Critical defect examples

  • Active leaks, corrosion at shutoff valves
  • Double-trapped drains or missing P-traps (sewer-gas risk)
  • Cross-connection between potable water and irrigation lines

House managers should maintain a plumbing log: fixture ages, last anode-rod replacement, and water-softener service. Proactive part swaps run pennies on the dollar compared to emergency flood remediation.

  1. Electrical System

Scope

  • Service entrance conductors, meter base, main panel amperage capacity
  • Branch-circuit wiring type (copper vs. aluminum), breaker sizing
  • GFCI protection at kitchens, baths, exterior, garage; AFCI in bedrooms (per modern code)
  • Visible wiring in attic or crawl spaces, junction-box covers

High-risk conditions

  • Double-lugged breakers, overheated bus bars
  • Ungrounded outlets in remodeled kitchens
  • DIY extension-cord “permanent wiring” in attics

House managers safeguarding luxury or historic homes should schedule thermal imaging scans every five years; invisible hot spots can precede an electrical fire.
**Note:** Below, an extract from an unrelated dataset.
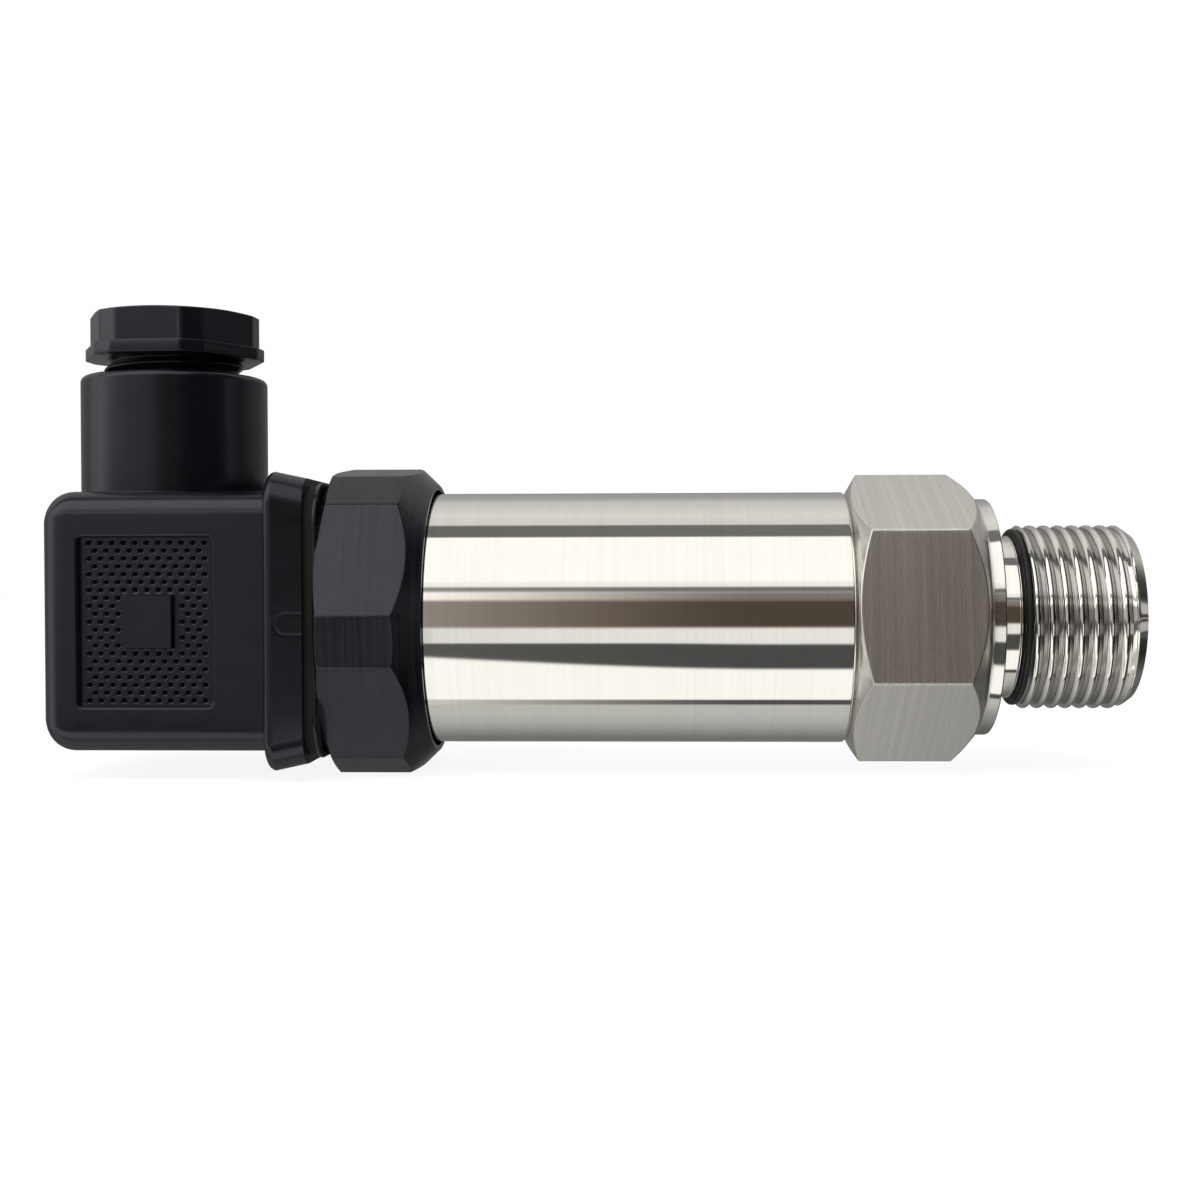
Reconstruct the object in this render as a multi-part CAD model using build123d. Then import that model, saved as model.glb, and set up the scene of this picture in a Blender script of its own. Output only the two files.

  1. HVAC (Heating, Ventilation & Air Conditioning)

Checklist

  • Equipment age & SEER/AFUE efficiency ratings
  • Filter condition, duct insulation, condensate drain slope & trap
  • Differential temperature (supply vs. return) indicating cooling/heating performance
  • Combustion-air clearance for gas furnaces, visible flue rust

Maintenance matrix for managers

Task Interval Cost vs. Failure Risk
Filter change 1–3 mos. $10 vs. blower-motor burnout
Coil cleaning Annually $150 vs. 20 % efficiency loss
Refrigerant check Bi-annually in hot climates $85 vs. $1,000 compressor
  1. Interior Elements
  • Walls, ceilings, floors: cracks > ⅛-inch or moisture staining
  • Handrails, guardrails: 34–38 in. height and < 4-inch baluster spacing ensure safety
  • Fireplace & chimney: damper function, flue liner integrity, spark arrestor presence

For house managers overseeing vacation rentals, interior safety hazards (loose railings, tripping transitions) carry liability exposure, document repairs with dated photos.

  1. Insulation & Ventilation

Attic

  • Minimum R-38 (≈ 14 in.) blown-in insulation in most U.S. zones
  • Baffles at soffits to maintain airflow to ridge or gable vents
    Crawl Space
  • Vapor barrier coverage > 90 % of ground
  • Insulation secured between floor joists, no direct earth-wood contact
    Insufficient ventilation breeds mold and degrades structural lumber; managers should track humidity (< 60 %) via sensors.
  1. Appliances & Life-Safety Devices
  • Test smoke alarms, CO detectors, range anti-tip brackets
  • Dishwasher leak check, stove burner-flame color (blue, not yellow)
  • Garage-door auto-reverse (photo-eye alignment)

Smart house managers tie device testing into quarterly checklists; modern Wi-Fi alarms send alerts directly to management dashboards.

  1. Environmental & Specialty Tests (Optional but Recommended)
Test When to Order Insight for House Managers
Radon Basement homes, EPA Zone 1 Long-term occupant health
Mold air sampling Musty odor, prior water damage Hidden issues behind walls
Sewer-scope Houses > 30 yrs or large trees $150 scope vs. $6 k pipe dig-up
Infrared scan High-end or energy-efficiency focus Detect missing insulation, leaks

Bringing It All Together—The Inspection Report

A modern report should include:

  • Color photos & arrows highlighting each defect
  • Severity rating (Safety, Major, Minor, Maintenance)
  • Cost-to-repair estimates (regional averages)
  • Action timetable for house managers (Immediate, 3 months, Annual)

Digital portals allow managers to filter by trade (plumbing, roofing) and export punch-lists to vendors.

How House Managers Turn Findings into Competitive Advantage

  1. Preventive Budgeting – Align reserve funds with component life cycles, avoiding emergency premiums.
  2. Vendor Accountability – Use report photos as scope-of-work references.
  3. Tenant/Guest Safety – Proactive code compliance lowers liability and insurance premiums.
  4. Value Preservation – Documented maintenance supports higher resale or rental rates.

Whether you manage a single residence or an estate portfolio, these ten inspection areas create a 360-degree view of property health. Repeat them annually (or at tenant turnover) to catch issues when they’re still inexpensive. Remember: the costliest defect is the one that remains undiscovered until it escalates into structural failure or legal exposure.

By mastering the art of comprehensive inspections, house managers elevate themselves from caretakers to strategic asset protectors delivering peace of mind to owners and occupants alike.